-------- Data section

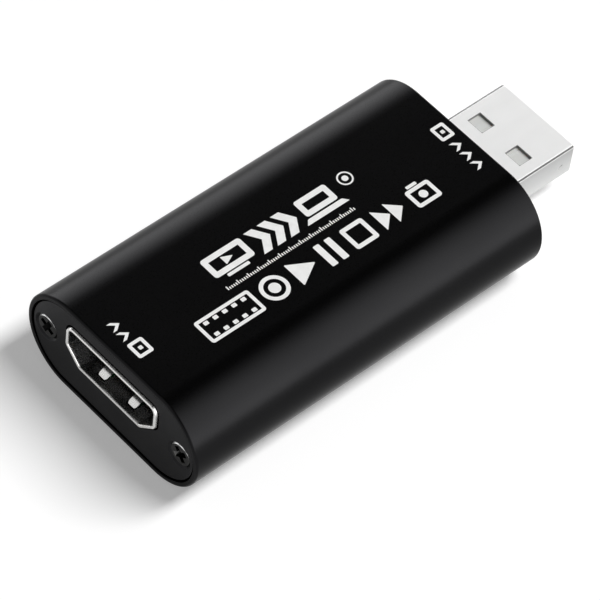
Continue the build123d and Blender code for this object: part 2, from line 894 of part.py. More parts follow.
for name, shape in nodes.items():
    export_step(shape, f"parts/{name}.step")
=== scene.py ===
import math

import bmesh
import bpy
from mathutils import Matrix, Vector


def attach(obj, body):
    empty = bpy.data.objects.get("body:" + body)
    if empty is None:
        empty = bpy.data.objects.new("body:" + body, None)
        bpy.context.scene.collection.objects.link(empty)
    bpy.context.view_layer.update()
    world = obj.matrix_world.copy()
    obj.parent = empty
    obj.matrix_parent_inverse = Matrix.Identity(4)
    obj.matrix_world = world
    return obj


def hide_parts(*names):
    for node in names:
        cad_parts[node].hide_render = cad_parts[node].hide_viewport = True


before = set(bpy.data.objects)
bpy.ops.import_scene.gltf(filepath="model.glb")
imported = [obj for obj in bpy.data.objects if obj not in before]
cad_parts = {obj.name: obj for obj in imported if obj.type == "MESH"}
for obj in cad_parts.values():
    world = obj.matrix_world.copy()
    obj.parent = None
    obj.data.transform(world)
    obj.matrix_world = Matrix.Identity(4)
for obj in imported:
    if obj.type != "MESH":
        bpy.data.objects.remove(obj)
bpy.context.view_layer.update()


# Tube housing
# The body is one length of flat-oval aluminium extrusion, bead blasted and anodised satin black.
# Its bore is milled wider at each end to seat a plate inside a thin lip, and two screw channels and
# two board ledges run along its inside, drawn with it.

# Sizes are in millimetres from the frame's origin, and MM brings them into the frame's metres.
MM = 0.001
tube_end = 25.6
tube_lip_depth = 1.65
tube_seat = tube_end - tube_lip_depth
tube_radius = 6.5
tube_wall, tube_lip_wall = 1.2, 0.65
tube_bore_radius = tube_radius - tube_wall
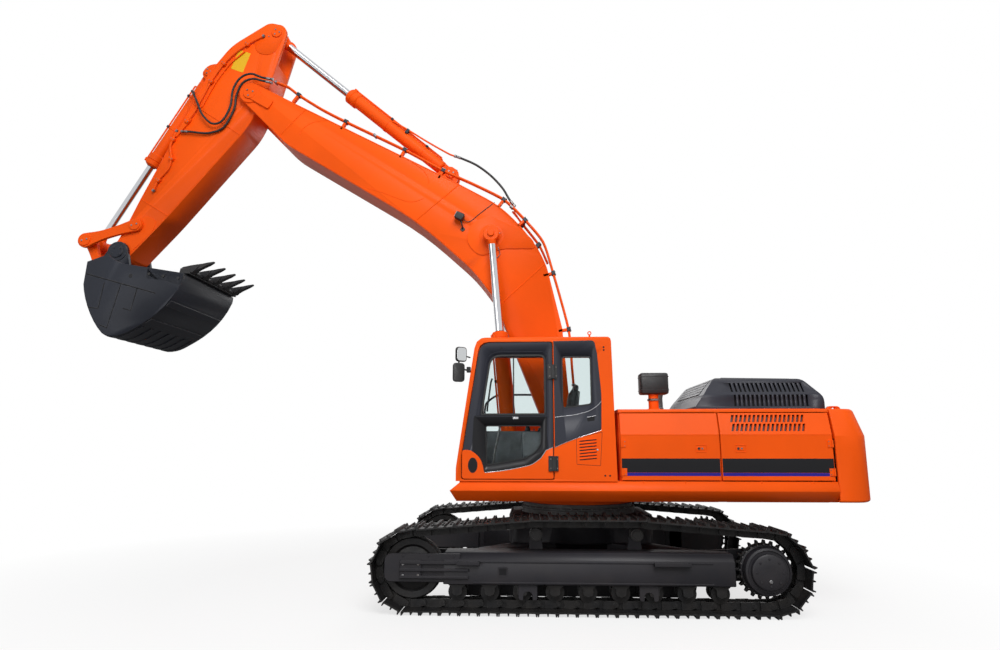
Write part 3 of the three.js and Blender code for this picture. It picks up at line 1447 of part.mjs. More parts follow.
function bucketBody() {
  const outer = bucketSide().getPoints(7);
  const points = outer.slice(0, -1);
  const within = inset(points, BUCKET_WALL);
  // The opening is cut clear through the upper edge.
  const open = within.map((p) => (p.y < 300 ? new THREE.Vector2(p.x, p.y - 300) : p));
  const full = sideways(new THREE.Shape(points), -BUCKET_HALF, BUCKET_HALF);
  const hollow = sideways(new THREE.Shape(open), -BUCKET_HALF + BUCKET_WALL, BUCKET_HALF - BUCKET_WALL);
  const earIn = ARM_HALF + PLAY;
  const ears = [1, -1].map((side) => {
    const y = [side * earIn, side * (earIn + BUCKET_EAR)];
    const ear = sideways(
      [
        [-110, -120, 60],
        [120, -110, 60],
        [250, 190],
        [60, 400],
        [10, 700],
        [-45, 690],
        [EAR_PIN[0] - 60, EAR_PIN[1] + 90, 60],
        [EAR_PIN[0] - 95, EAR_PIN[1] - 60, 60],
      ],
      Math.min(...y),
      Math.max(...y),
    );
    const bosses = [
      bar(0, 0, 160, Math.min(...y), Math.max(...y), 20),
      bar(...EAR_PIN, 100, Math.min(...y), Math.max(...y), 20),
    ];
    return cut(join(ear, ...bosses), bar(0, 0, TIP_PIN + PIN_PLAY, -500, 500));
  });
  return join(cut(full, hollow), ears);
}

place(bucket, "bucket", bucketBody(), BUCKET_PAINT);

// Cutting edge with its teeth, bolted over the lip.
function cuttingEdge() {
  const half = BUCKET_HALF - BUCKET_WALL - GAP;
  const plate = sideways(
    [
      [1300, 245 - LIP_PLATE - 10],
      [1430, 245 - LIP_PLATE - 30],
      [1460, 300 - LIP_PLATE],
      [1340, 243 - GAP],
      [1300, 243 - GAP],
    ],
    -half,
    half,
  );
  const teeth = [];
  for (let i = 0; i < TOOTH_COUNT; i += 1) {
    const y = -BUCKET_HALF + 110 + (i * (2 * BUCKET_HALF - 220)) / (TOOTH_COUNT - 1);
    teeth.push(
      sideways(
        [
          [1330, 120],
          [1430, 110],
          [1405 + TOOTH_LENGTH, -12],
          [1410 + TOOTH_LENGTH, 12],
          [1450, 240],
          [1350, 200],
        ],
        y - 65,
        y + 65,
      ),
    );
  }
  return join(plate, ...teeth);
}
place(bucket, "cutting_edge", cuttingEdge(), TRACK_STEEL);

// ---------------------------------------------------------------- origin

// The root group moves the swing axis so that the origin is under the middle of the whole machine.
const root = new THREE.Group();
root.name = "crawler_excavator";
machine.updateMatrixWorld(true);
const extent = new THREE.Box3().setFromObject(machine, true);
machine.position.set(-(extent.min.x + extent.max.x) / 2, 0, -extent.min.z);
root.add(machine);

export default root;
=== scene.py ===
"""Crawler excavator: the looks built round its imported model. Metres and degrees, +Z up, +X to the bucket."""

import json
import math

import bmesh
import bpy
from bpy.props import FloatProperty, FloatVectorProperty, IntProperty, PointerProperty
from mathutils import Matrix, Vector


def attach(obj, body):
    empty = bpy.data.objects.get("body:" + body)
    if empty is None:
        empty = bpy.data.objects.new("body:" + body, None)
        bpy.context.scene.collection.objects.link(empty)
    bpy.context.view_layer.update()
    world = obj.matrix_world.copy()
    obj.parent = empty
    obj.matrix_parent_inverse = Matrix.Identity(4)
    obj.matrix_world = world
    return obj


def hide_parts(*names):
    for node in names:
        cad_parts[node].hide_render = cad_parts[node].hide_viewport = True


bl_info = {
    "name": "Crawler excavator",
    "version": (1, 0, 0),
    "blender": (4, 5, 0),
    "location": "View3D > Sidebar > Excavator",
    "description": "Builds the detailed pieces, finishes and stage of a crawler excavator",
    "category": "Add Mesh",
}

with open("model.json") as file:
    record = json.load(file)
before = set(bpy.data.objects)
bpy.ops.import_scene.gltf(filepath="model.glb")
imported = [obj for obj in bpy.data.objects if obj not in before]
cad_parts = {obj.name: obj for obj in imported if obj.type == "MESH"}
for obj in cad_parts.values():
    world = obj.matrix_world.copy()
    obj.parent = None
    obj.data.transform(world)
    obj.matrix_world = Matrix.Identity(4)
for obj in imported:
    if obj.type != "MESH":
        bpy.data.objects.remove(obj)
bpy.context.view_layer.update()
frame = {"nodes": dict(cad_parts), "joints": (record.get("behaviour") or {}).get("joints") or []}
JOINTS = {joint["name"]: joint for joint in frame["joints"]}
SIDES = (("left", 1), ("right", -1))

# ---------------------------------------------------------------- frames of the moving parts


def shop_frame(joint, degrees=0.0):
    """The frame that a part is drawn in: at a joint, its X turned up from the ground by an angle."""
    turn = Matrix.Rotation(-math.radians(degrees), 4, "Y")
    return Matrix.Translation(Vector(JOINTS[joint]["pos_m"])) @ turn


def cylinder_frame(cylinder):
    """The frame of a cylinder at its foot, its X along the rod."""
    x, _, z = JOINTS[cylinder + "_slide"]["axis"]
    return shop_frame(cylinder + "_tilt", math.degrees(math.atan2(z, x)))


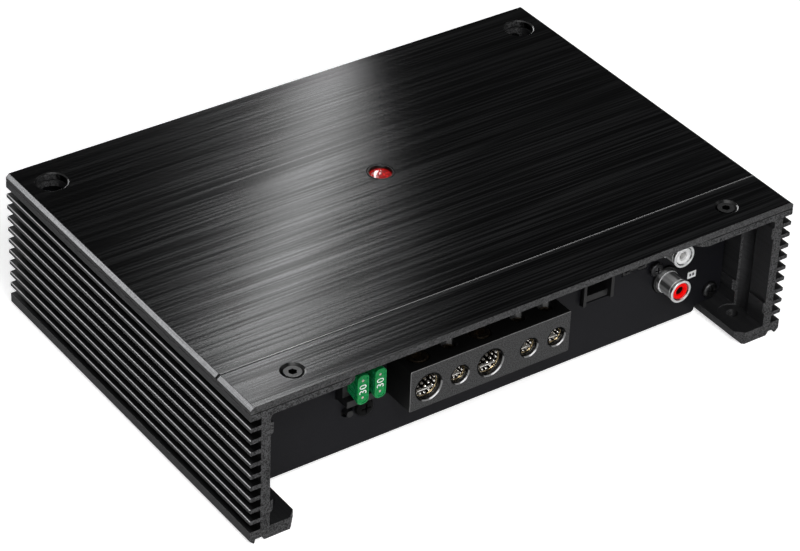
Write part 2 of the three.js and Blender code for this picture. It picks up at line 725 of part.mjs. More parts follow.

----------------

• **What is required**:
Produce an exact copy of all the records.

• **Result for this task**:
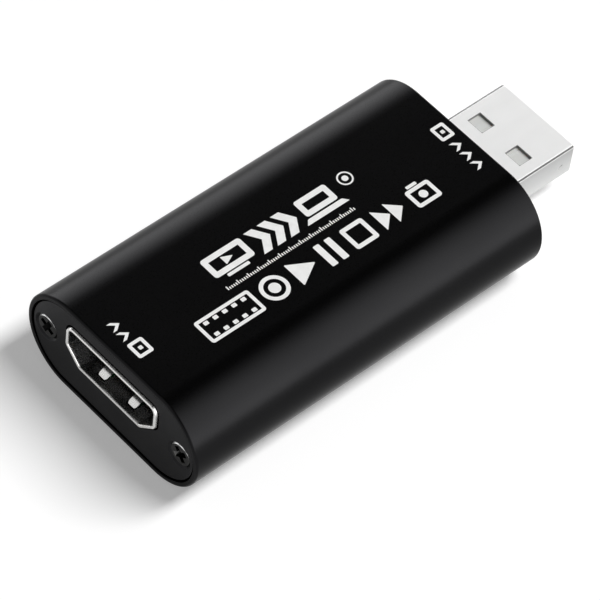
Continue the build123d and Blender code for this object: part 2, from line 894 of part.py. More parts follow.
for name, shape in nodes.items():
    export_step(shape, f"parts/{name}.step")
=== scene.py ===
import math

import bmesh
import bpy
from mathutils import Matrix, Vector


def attach(obj, body):
    empty = bpy.data.objects.get("body:" + body)
    if empty is None:
        empty = bpy.data.objects.new("body:" + body, None)
        bpy.context.scene.collection.objects.link(empty)
    bpy.context.view_layer.update()
    world = obj.matrix_world.copy()
    obj.parent = empty
    obj.matrix_parent_inverse = Matrix.Identity(4)
    obj.matrix_world = world
    return obj


def hide_parts(*names):
    for node in names:
        cad_parts[node].hide_render = cad_parts[node].hide_viewport = True


before = set(bpy.data.objects)
bpy.ops.import_scene.gltf(filepath="model.glb")
imported = [obj for obj in bpy.data.objects if obj not in before]
cad_parts = {obj.name: obj for obj in imported if obj.type == "MESH"}
for obj in cad_parts.values():
    world = obj.matrix_world.copy()
    obj.parent = None
    obj.data.transform(world)
    obj.matrix_world = Matrix.Identity(4)
for obj in imported:
    if obj.type != "MESH":
        bpy.data.objects.remove(obj)
bpy.context.view_layer.update()


# Tube housing
# The body is one length of flat-oval aluminium extrusion, bead blasted and anodised satin black.
# Its bore is milled wider at each end to seat a plate inside a thin lip, and two screw channels and
# two board ledges run along its inside, drawn with it.

# Sizes are in millimetres from the frame's origin, and MM brings them into the frame's metres.
MM = 0.001
tube_end = 25.6
tube_lip_depth = 1.65
tube_seat = tube_end - tube_lip_depth
tube_radius = 6.5
tube_wall, tube_lip_wall = 1.2, 0.65
tube_bore_radius = tube_radius - tube_wall
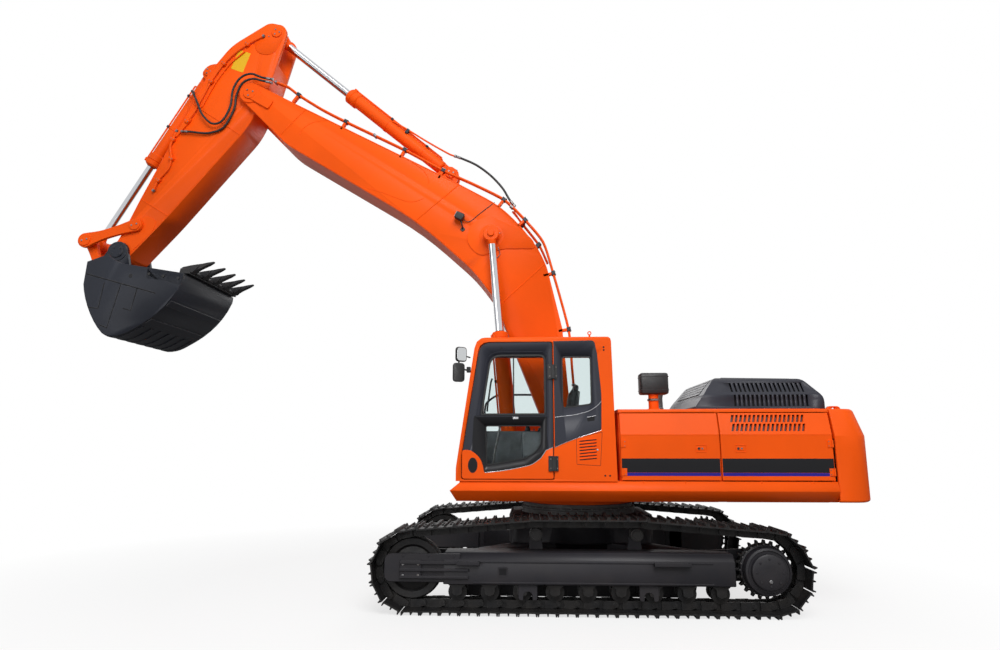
Write part 3 of the three.js and Blender code for this picture. It picks up at line 1447 of part.mjs. More parts follow.
function bucketBody() {
  const outer = bucketSide().getPoints(7);
  const points = outer.slice(0, -1);
  const within = inset(points, BUCKET_WALL);
  // The opening is cut clear through the upper edge.
  const open = within.map((p) => (p.y < 300 ? new THREE.Vector2(p.x, p.y - 300) : p));
  const full = sideways(new THREE.Shape(points), -BUCKET_HALF, BUCKET_HALF);
  const hollow = sideways(new THREE.Shape(open), -BUCKET_HALF + BUCKET_WALL, BUCKET_HALF - BUCKET_WALL);
  const earIn = ARM_HALF + PLAY;
  const ears = [1, -1].map((side) => {
    const y = [side * earIn, side * (earIn + BUCKET_EAR)];
    const ear = sideways(
      [
        [-110, -120, 60],
        [120, -110, 60],
        [250, 190],
        [60, 400],
        [10, 700],
        [-45, 690],
        [EAR_PIN[0] - 60, EAR_PIN[1] + 90, 60],
        [EAR_PIN[0] - 95, EAR_PIN[1] - 60, 60],
      ],
      Math.min(...y),
      Math.max(...y),
    );
    const bosses = [
      bar(0, 0, 160, Math.min(...y), Math.max(...y), 20),
      bar(...EAR_PIN, 100, Math.min(...y), Math.max(...y), 20),
    ];
    return cut(join(ear, ...bosses), bar(0, 0, TIP_PIN + PIN_PLAY, -500, 500));
  });
  return join(cut(full, hollow), ears);
}

place(bucket, "bucket", bucketBody(), BUCKET_PAINT);

// Cutting edge with its teeth, bolted over the lip.
function cuttingEdge() {
  const half = BUCKET_HALF - BUCKET_WALL - GAP;
  const plate = sideways(
    [
      [1300, 245 - LIP_PLATE - 10],
      [1430, 245 - LIP_PLATE - 30],
      [1460, 300 - LIP_PLATE],
      [1340, 243 - GAP],
      [1300, 243 - GAP],
    ],
    -half,
    half,
  );
  const teeth = [];
  for (let i = 0; i < TOOTH_COUNT; i += 1) {
    const y = -BUCKET_HALF + 110 + (i * (2 * BUCKET_HALF - 220)) / (TOOTH_COUNT - 1);
    teeth.push(
      sideways(
        [
          [1330, 120],
          [1430, 110],
          [1405 + TOOTH_LENGTH, -12],
          [1410 + TOOTH_LENGTH, 12],
          [1450, 240],
          [1350, 200],
        ],
        y - 65,
        y + 65,
      ),
    );
  }
  return join(plate, ...teeth);
}
place(bucket, "cutting_edge", cuttingEdge(), TRACK_STEEL);

// ---------------------------------------------------------------- origin

// The root group moves the swing axis so that the origin is under the middle of the whole machine.
const root = new THREE.Group();
root.name = "crawler_excavator";
machine.updateMatrixWorld(true);
const extent = new THREE.Box3().setFromObject(machine, true);
machine.position.set(-(extent.min.x + extent.max.x) / 2, 0, -extent.min.z);
root.add(machine);

export default root;
=== scene.py ===
"""Crawler excavator: the looks built round its imported model. Metres and degrees, +Z up, +X to the bucket."""

import json
import math

import bmesh
import bpy
from bpy.props import FloatProperty, FloatVectorProperty, IntProperty, PointerProperty
from mathutils import Matrix, Vector


def attach(obj, body):
    empty = bpy.data.objects.get("body:" + body)
    if empty is None:
        empty = bpy.data.objects.new("body:" + body, None)
        bpy.context.scene.collection.objects.link(empty)
    bpy.context.view_layer.update()
    world = obj.matrix_world.copy()
    obj.parent = empty
    obj.matrix_parent_inverse = Matrix.Identity(4)
    obj.matrix_world = world
    return obj


def hide_parts(*names):
    for node in names:
        cad_parts[node].hide_render = cad_parts[node].hide_viewport = True


bl_info = {
    "name": "Crawler excavator",
    "version": (1, 0, 0),
    "blender": (4, 5, 0),
    "location": "View3D > Sidebar > Excavator",
    "description": "Builds the detailed pieces, finishes and stage of a crawler excavator",
    "category": "Add Mesh",
}

with open("model.json") as file:
    record = json.load(file)
before = set(bpy.data.objects)
bpy.ops.import_scene.gltf(filepath="model.glb")
imported = [obj for obj in bpy.data.objects if obj not in before]
cad_parts = {obj.name: obj for obj in imported if obj.type == "MESH"}
for obj in cad_parts.values():
    world = obj.matrix_world.copy()
    obj.parent = None
    obj.data.transform(world)
    obj.matrix_world = Matrix.Identity(4)
for obj in imported:
    if obj.type != "MESH":
        bpy.data.objects.remove(obj)
bpy.context.view_layer.update()
frame = {"nodes": dict(cad_parts), "joints": (record.get("behaviour") or {}).get("joints") or []}
JOINTS = {joint["name"]: joint for joint in frame["joints"]}
SIDES = (("left", 1), ("right", -1))

# ---------------------------------------------------------------- frames of the moving parts


def shop_frame(joint, degrees=0.0):
    """The frame that a part is drawn in: at a joint, its X turned up from the ground by an angle."""
    turn = Matrix.Rotation(-math.radians(degrees), 4, "Y")
    return Matrix.Translation(Vector(JOINTS[joint]["pos_m"])) @ turn


def cylinder_frame(cylinder):
    """The frame of a cylinder at its foot, its X along the rod."""
    x, _, z = JOINTS[cylinder + "_slide"]["axis"]
    return shop_frame(cylinder + "_tilt", math.degrees(math.atan2(z, x)))


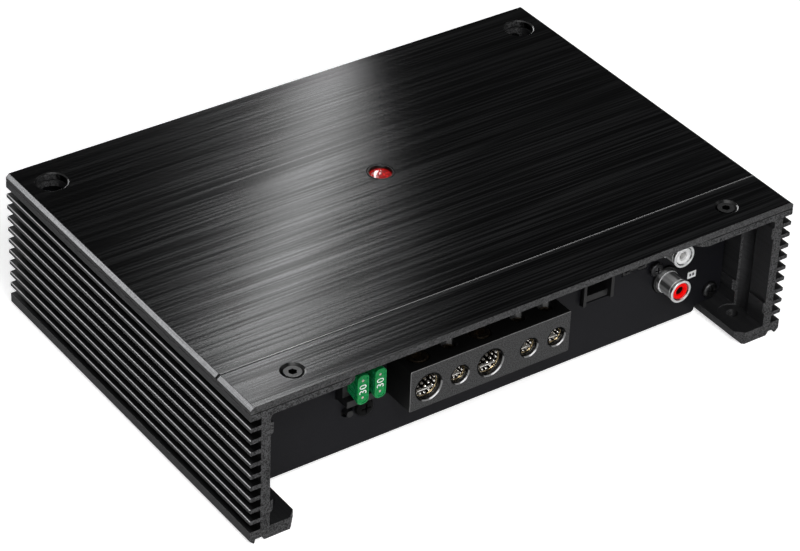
Write part 2 of the three.js and Blender code for this picture. It picks up at line 725 of part.mjs. More parts follow.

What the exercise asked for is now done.